◆ Supplied information:
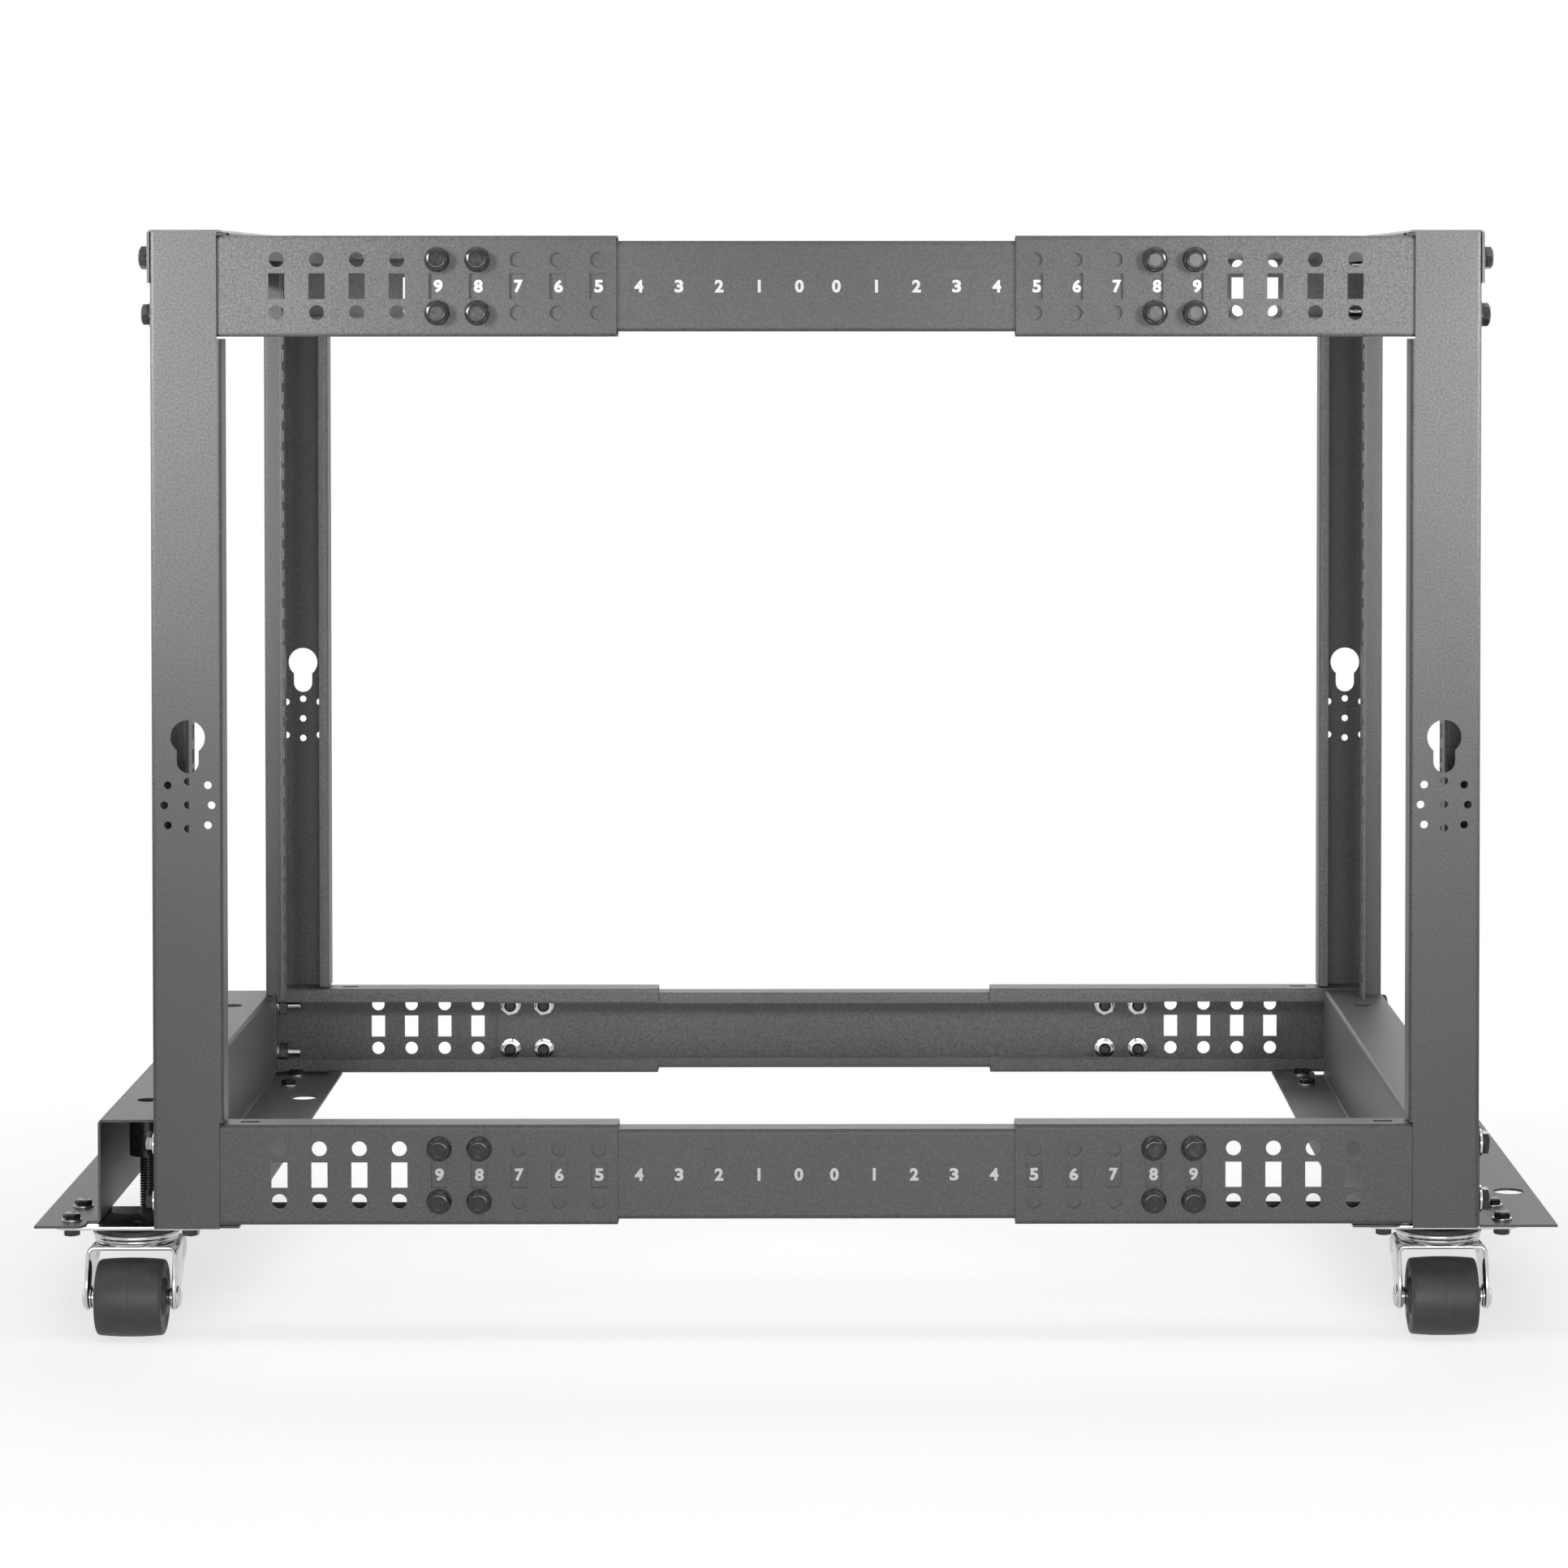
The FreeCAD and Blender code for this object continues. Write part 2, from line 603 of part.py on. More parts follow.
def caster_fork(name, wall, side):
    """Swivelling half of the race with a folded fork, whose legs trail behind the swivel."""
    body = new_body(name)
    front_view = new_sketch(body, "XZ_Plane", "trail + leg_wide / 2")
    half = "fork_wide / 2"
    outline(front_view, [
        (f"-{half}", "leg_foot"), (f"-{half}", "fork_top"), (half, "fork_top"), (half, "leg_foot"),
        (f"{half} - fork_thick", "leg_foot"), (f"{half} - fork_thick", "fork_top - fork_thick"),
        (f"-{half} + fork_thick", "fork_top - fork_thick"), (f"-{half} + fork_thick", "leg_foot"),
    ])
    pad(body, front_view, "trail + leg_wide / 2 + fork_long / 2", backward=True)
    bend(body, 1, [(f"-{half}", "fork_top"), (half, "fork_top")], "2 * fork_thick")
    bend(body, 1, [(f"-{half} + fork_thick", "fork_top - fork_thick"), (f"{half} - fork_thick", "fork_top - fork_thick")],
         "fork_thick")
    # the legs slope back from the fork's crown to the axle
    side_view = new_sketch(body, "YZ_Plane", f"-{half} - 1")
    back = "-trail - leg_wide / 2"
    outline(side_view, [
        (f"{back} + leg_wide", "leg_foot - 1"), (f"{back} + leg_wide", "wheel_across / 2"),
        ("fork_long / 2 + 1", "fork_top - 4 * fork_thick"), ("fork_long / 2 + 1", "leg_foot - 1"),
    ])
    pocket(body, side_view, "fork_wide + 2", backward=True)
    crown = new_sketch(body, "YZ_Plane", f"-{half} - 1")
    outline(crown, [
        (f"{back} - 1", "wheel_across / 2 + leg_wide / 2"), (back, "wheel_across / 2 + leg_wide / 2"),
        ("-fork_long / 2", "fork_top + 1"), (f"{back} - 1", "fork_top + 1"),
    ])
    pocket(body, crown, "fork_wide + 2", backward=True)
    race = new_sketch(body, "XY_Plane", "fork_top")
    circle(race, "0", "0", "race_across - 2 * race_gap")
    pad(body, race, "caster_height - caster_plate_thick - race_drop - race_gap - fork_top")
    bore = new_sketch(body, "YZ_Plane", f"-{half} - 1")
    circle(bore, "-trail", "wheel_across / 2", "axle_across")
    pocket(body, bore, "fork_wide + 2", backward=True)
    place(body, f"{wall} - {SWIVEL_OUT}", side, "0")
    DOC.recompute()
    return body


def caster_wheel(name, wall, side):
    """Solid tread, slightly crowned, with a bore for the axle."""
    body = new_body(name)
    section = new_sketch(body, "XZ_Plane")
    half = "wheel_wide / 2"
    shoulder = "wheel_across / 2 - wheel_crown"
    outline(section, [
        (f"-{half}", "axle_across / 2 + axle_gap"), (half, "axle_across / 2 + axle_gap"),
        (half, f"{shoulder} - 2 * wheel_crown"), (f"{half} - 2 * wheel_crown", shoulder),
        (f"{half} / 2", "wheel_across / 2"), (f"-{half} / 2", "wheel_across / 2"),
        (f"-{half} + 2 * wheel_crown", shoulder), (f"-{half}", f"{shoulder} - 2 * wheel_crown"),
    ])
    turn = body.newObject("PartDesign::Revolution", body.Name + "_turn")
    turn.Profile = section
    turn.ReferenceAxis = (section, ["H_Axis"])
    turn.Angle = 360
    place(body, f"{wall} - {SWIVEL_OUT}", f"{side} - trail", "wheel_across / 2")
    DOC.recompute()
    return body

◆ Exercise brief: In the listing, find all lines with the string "from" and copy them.

◆ Solution for this problem:
The FreeCAD and Blender code for this object continues. Write part 2, from line 603 of part.py on. More parts follow.
    # the legs slope back from the fork's crown to the axle